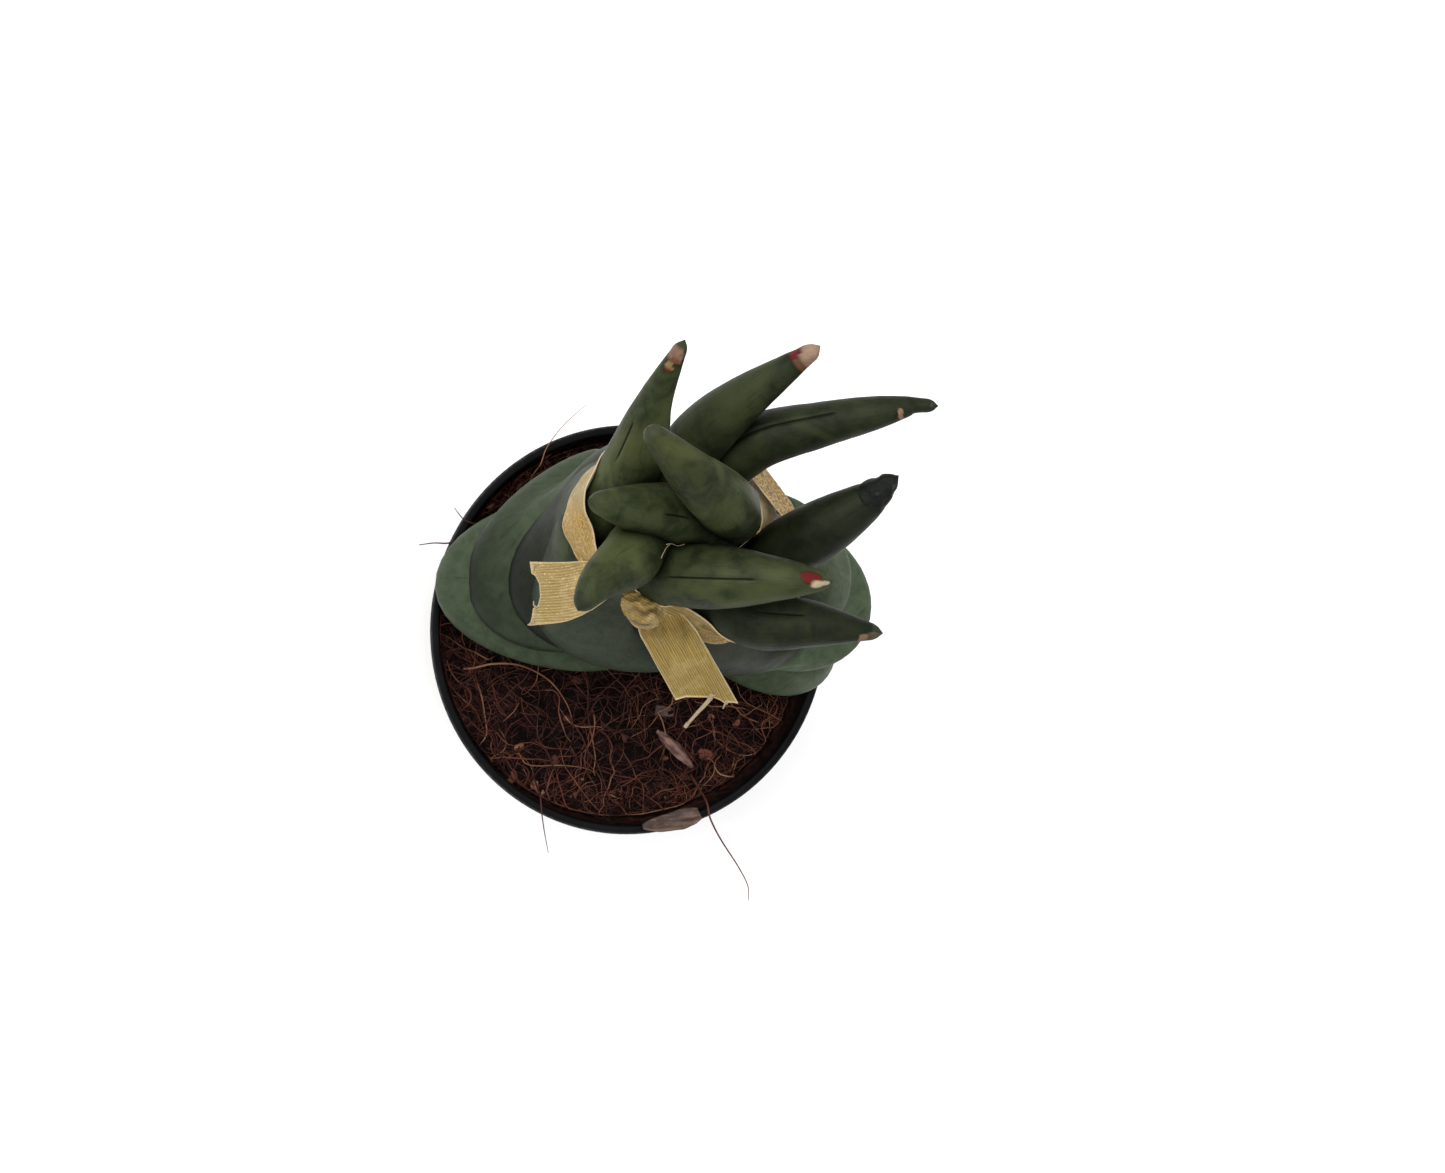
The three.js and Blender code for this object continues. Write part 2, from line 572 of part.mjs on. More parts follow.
// The ribbon: x, y and z of the middle of the band, then how far its lower edge stands out.
const BAND = [
  [21.2, 21.5, 152, 3.0], [19.1, 27.7, 152, 3.8], [15, 33.2, 152, 3.8], [10, 38.3, 152, 3.4],
  [1, 41.8, 154, 1.2], [-13, 42, 155, 0.5], [-25.8, 38, 155, -0.6], [-30.9, 30, 155, 0.3],
  [-30.9, 23, 155, 1.9], [-28.9, 16, 155, 0.4], [-23.4, 9, 155.5, 1.2], [-14.8, 5.2, 156, 1],
  [-4.5, 1.4, 154.6, 1.4], [4, -1.2, 153.4, 1.4], [12.5, 0.8, 152.6, 1.4], [19.6, 6.5, 152, 1.6],
  [22.4, 14, 152, 1.8],
];
const bandRows = BAND.map(([x, y, z, lean]) => {
  const away = new THREE.Vector2(x - TIE_X, y - TIE_Y).normalize();
  const upright = Math.sqrt((RIBBON_WIDTH / 2) ** 2 - lean ** 2);
  return [x, y, z, away.x * -lean, away.y * -lean, upright];
});

// The other pieces of ribbon: x, y and z of the middle, then half of the width as a vector.
const INNER_WRAP = [
  [3, 39, 154, -0.8, -1.2, 6.6], [8.8, 35.4, 153.6, -1.8, -1.4, 6.4], [13.2, 31.6, 153.4, -2.4, -1, 6.3],
  [14.4, 27.6, 153.4, -2.8, 0, 6.2], [12.8, 24.2, 153.6, -2.6, 1.2, 6], [8.6, 21.9, 154, -1.6, 1.6, 5.4],
  [4.5, 20.5, 154, -0.8, 1.8, 3.6],
];
const TAIL_LEFT = [
  [-17.4, 9.6, 158.4, 0.6, 2, 1], [-22, 12.4, 158, 0.4, 3, 0.6], [-28, 11.2, 155.6, 0, 5.4, 0.2],
  [-33.5, 9.9, 153, -0.4, 6.5, 0], [-39.8, 9.5, 150.6, -0.4, 7, 0.2],
];
const TAIL_FRONT = [
  [-14.5, 6.6, 158.6, 3.6, 0.6, 0], [-11.4, 2.2, 157, 6.4, 0.2, 0], [-5.8, -4.8, 151.5, 7.1, -0.3, 0.2],
  [2.6, -14.8, 142.2, 7.5, -0.4, 0],
];
const FOLDED_END = [
  [-15.5, 7, 160.2, 0.8, 2.2, 1], [-10.5, 6.2, 159.2, 0.4, 2.2, -0.2], [-6, 4.8, 157.8, 0.3, 1.9, -0.8],
  [-2.8, 3.3, 156, 0.2, 1.6, -0.8], [1.8, 1.2, 154.6, 0.1, 0.8, -0.4], [5.4, 0.1, 153.6, 0, 0.25, -0.1],
];
const knot = manifoldOf(new THREE.SphereGeometry(1, 14, 9).scale(5.8, 3.4, 3.5).rotateY(0.25)
  .rotateZ(-0.42).translate(-16.6, 6.2, 158.6));
let ribbon = strip(bandRows, RIBBON_THICKNESS, 2, true);
for (const rows of [INNER_WRAP, TAIL_LEFT, TAIL_FRONT, FOLDED_END]) {
  ribbon = ribbon.add(strip(rows, RIBBON_THICKNESS, 3, false));
}
ribbon = ribbon.add(knot);
for (const inner of placed) ribbon = ribbon.subtract(inner);
ribbon = largestBody(tidied(ribbon));
addMesh("ribbon", geometryOf(ribbon), 0xc9a64a, 0.4);

export default group;
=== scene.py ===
"""A potted twister cylindrical snake plant with a gold ribbon round its leaves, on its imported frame."""
from __future__ import annotations

import logging
import math
import random
from dataclasses import dataclass, field
from enum import Enum
from functools import partial
from typing import Callable, Sequence

import bpy
import numpy as np
from mathutils import Matrix, Vector, noise
from mathutils.bvhtree import BVHTree

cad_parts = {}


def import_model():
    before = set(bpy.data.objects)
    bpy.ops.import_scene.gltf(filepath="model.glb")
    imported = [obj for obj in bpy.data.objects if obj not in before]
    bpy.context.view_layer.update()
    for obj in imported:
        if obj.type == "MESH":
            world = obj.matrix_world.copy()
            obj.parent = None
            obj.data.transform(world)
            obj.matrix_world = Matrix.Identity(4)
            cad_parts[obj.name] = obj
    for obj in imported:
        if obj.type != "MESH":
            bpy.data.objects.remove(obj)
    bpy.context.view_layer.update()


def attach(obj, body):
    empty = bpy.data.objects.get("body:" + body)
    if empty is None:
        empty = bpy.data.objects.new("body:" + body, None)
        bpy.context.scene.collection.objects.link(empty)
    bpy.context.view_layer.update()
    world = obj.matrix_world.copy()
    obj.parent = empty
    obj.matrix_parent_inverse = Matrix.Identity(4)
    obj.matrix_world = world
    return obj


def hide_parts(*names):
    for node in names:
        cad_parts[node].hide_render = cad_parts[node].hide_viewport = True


log = logging.getLogger("potted_snake_plant")

MM = 0.001
BODY = "root"
Colour = tuple[float, float, float]
Row = Sequence[float]
Point = tuple[float, float, float]
Faces = list[list[int]]
Solid = tuple[np.ndarray, Faces]


class Field:
    """A socket that takes part in arithmetic, so that node maths reads as an expression."""

    def __init__(self, graph: "Graph", node: bpy.types.Node, socket: bpy.types.NodeSocket) -> None:
        """Wraps one output of a node of the graph."""
        self.graph = graph
        self.node = node
        self.socket = socket

    def output(self, name: str) -> "Field":
        """Another output of the same node."""
        return Field(self.graph, self.node, self.node.outputs[name])

    def __add__(self, other: "Field | float") -> "Field":
        """This plus other."""
        return self.graph.math("ADD", self, other)

    __radd__ = __add__

    def __sub__(self, other: "Field | float") -> "Field":
        """This minus other."""
        return self.graph.math("SUBTRACT", self, other)

    def __rsub__(self, other: float) -> "Field":
        """Other minus this."""
        return self.graph.math("SUBTRACT", other, self)

    def __mul__(self, other: "Field | float") -> "Field":
        """This times other."""
        return self.graph.math("MULTIPLY", self, other)

    __rmul__ = __mul__

    def __truediv__(self, other: "Field | float") -> "Field":
        """This divided by other."""
        return self.graph.math("DIVIDE", self, other)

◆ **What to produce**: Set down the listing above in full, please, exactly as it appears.

◆ **Result of the task**:
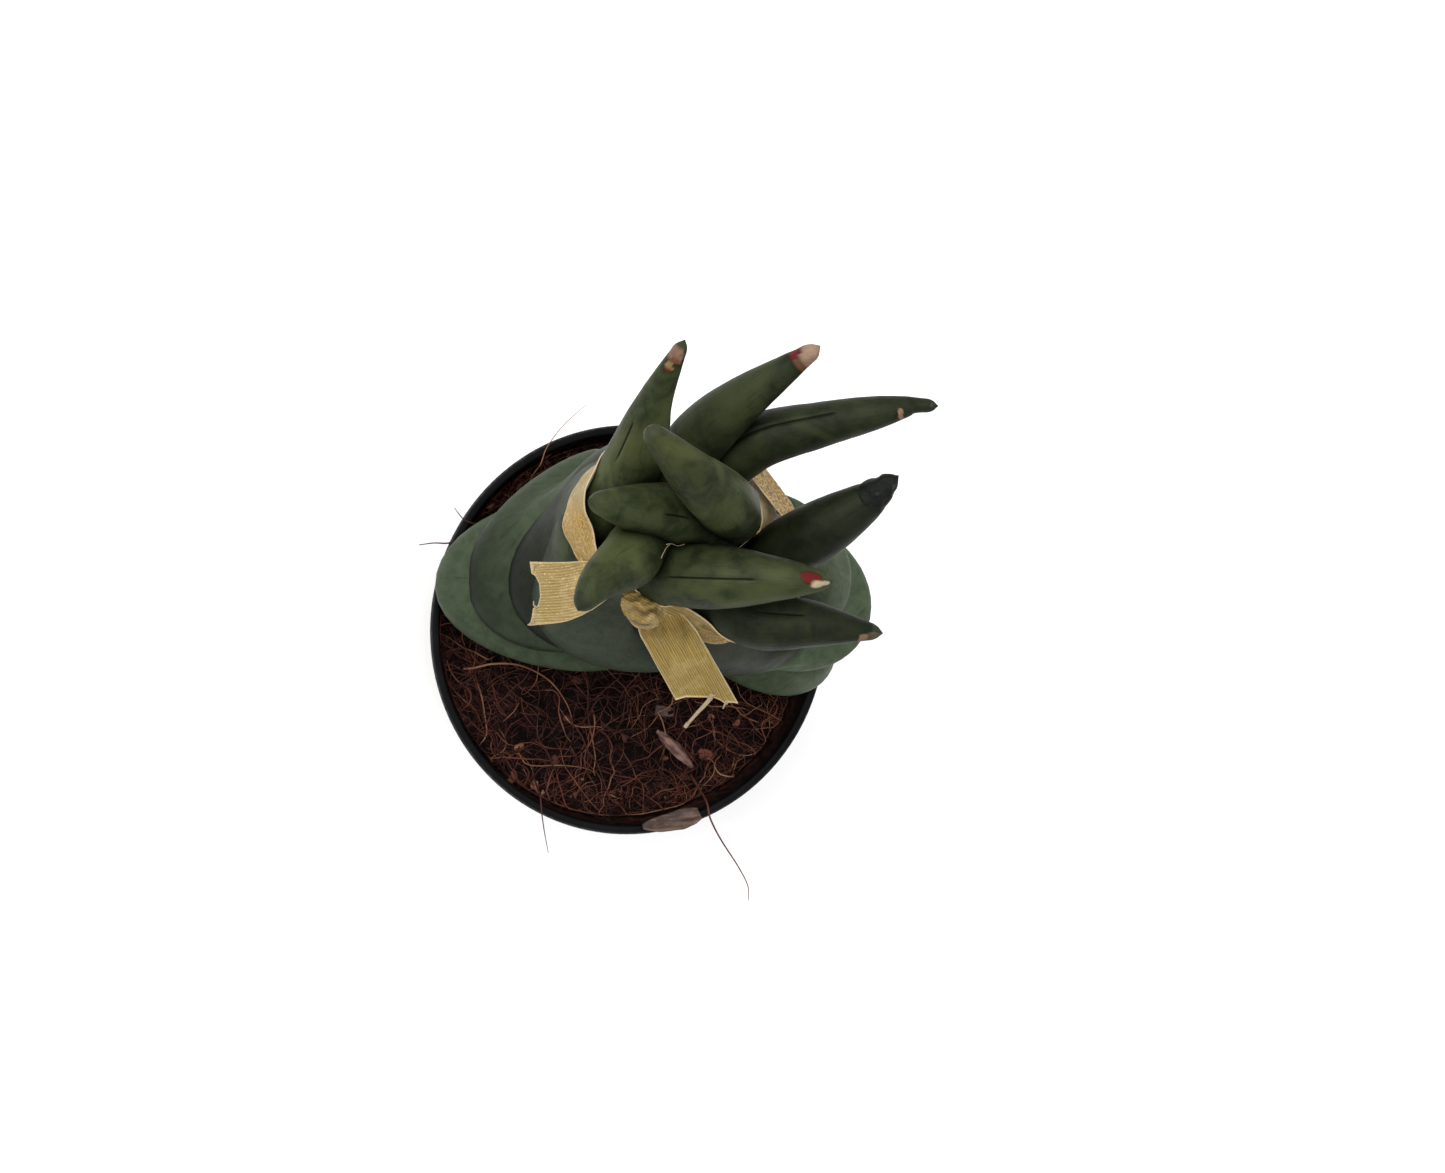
The three.js and Blender code for this object continues. Write part 2, from line 572 of part.mjs on. More parts follow.
// The ribbon: x, y and z of the middle of the band, then how far its lower edge stands out.
const BAND = [
  [21.2, 21.5, 152, 3.0], [19.1, 27.7, 152, 3.8], [15, 33.2, 152, 3.8], [10, 38.3, 152, 3.4],
  [1, 41.8, 154, 1.2], [-13, 42, 155, 0.5], [-25.8, 38, 155, -0.6], [-30.9, 30, 155, 0.3],
  [-30.9, 23, 155, 1.9], [-28.9, 16, 155, 0.4], [-23.4, 9, 155.5, 1.2], [-14.8, 5.2, 156, 1],
  [-4.5, 1.4, 154.6, 1.4], [4, -1.2, 153.4, 1.4], [12.5, 0.8, 152.6, 1.4], [19.6, 6.5, 152, 1.6],
  [22.4, 14, 152, 1.8],
];
const bandRows = BAND.map(([x, y, z, lean]) => {
  const away = new THREE.Vector2(x - TIE_X, y - TIE_Y).normalize();
  const upright = Math.sqrt((RIBBON_WIDTH / 2) ** 2 - lean ** 2);
  return [x, y, z, away.x * -lean, away.y * -lean, upright];
});

// The other pieces of ribbon: x, y and z of the middle, then half of the width as a vector.
const INNER_WRAP = [
  [3, 39, 154, -0.8, -1.2, 6.6], [8.8, 35.4, 153.6, -1.8, -1.4, 6.4], [13.2, 31.6, 153.4, -2.4, -1, 6.3],
  [14.4, 27.6, 153.4, -2.8, 0, 6.2], [12.8, 24.2, 153.6, -2.6, 1.2, 6], [8.6, 21.9, 154, -1.6, 1.6, 5.4],
  [4.5, 20.5, 154, -0.8, 1.8, 3.6],
];
const TAIL_LEFT = [
  [-17.4, 9.6, 158.4, 0.6, 2, 1], [-22, 12.4, 158, 0.4, 3, 0.6], [-28, 11.2, 155.6, 0, 5.4, 0.2],
  [-33.5, 9.9, 153, -0.4, 6.5, 0], [-39.8, 9.5, 150.6, -0.4, 7, 0.2],
];
const TAIL_FRONT = [
  [-14.5, 6.6, 158.6, 3.6, 0.6, 0], [-11.4, 2.2, 157, 6.4, 0.2, 0], [-5.8, -4.8, 151.5, 7.1, -0.3, 0.2],
  [2.6, -14.8, 142.2, 7.5, -0.4, 0],
];
const FOLDED_END = [
  [-15.5, 7, 160.2, 0.8, 2.2, 1], [-10.5, 6.2, 159.2, 0.4, 2.2, -0.2], [-6, 4.8, 157.8, 0.3, 1.9, -0.8],
  [-2.8, 3.3, 156, 0.2, 1.6, -0.8], [1.8, 1.2, 154.6, 0.1, 0.8, -0.4], [5.4, 0.1, 153.6, 0, 0.25, -0.1],
];
const knot = manifoldOf(new THREE.SphereGeometry(1, 14, 9).scale(5.8, 3.4, 3.5).rotateY(0.25)
  .rotateZ(-0.42).translate(-16.6, 6.2, 158.6));
let ribbon = strip(bandRows, RIBBON_THICKNESS, 2, true);
for (const rows of [INNER_WRAP, TAIL_LEFT, TAIL_FRONT, FOLDED_END]) {
  ribbon = ribbon.add(strip(rows, RIBBON_THICKNESS, 3, false));
}
ribbon = ribbon.add(knot);
for (const inner of placed) ribbon = ribbon.subtract(inner);
ribbon = largestBody(tidied(ribbon));
addMesh("ribbon", geometryOf(ribbon), 0xc9a64a, 0.4);

export default group;
=== scene.py ===
"""A potted twister cylindrical snake plant with a gold ribbon round its leaves, on its imported frame."""
from __future__ import annotations

import logging
import math
import random
from dataclasses import dataclass, field
from enum import Enum
from functools import partial
from typing import Callable, Sequence

import bpy
import numpy as np
from mathutils import Matrix, Vector, noise
from mathutils.bvhtree import BVHTree

cad_parts = {}


def import_model():
    before = set(bpy.data.objects)
    bpy.ops.import_scene.gltf(filepath="model.glb")
    imported = [obj for obj in bpy.data.objects if obj not in before]
    bpy.context.view_layer.update()
    for obj in imported:
        if obj.type == "MESH":
            world = obj.matrix_world.copy()
            obj.parent = None
            obj.data.transform(world)
            obj.matrix_world = Matrix.Identity(4)
            cad_parts[obj.name] = obj
    for obj in imported:
        if obj.type != "MESH":
            bpy.data.objects.remove(obj)
    bpy.context.view_layer.update()


def attach(obj, body):
    empty = bpy.data.objects.get("body:" + body)
    if empty is None:
        empty = bpy.data.objects.new("body:" + body, None)
        bpy.context.scene.collection.objects.link(empty)
    bpy.context.view_layer.update()
    world = obj.matrix_world.copy()
    obj.parent = empty
    obj.matrix_parent_inverse = Matrix.Identity(4)
    obj.matrix_world = world
    return obj


def hide_parts(*names):
    for node in names:
        cad_parts[node].hide_render = cad_parts[node].hide_viewport = True


log = logging.getLogger("potted_snake_plant")

MM = 0.001
BODY = "root"
Colour = tuple[float, float, float]
Row = Sequence[float]
Point = tuple[float, float, float]
Faces = list[list[int]]
Solid = tuple[np.ndarray, Faces]


class Field:
    """A socket that takes part in arithmetic, so that node maths reads as an expression."""

    def __init__(self, graph: "Graph", node: bpy.types.Node, socket: bpy.types.NodeSocket) -> None:
        """Wraps one output of a node of the graph."""
        self.graph = graph
        self.node = node
        self.socket = socket

    def output(self, name: str) -> "Field":
        """Another output of the same node."""
        return Field(self.graph, self.node, self.node.outputs[name])

    def __add__(self, other: "Field | float") -> "Field":
        """This plus other."""
        return self.graph.math("ADD", self, other)

    __radd__ = __add__

    def __sub__(self, other: "Field | float") -> "Field":
        """This minus other."""
        return self.graph.math("SUBTRACT", self, other)

    def __rsub__(self, other: float) -> "Field":
        """Other minus this."""
        return self.graph.math("SUBTRACT", other, self)

    def __mul__(self, other: "Field | float") -> "Field":
        """This times other."""
        return self.graph.math("MULTIPLY", self, other)

    __rmul__ = __mul__

    def __truediv__(self, other: "Field | float") -> "Field":
        """This divided by other."""
        return self.graph.math("DIVIDE", self, other)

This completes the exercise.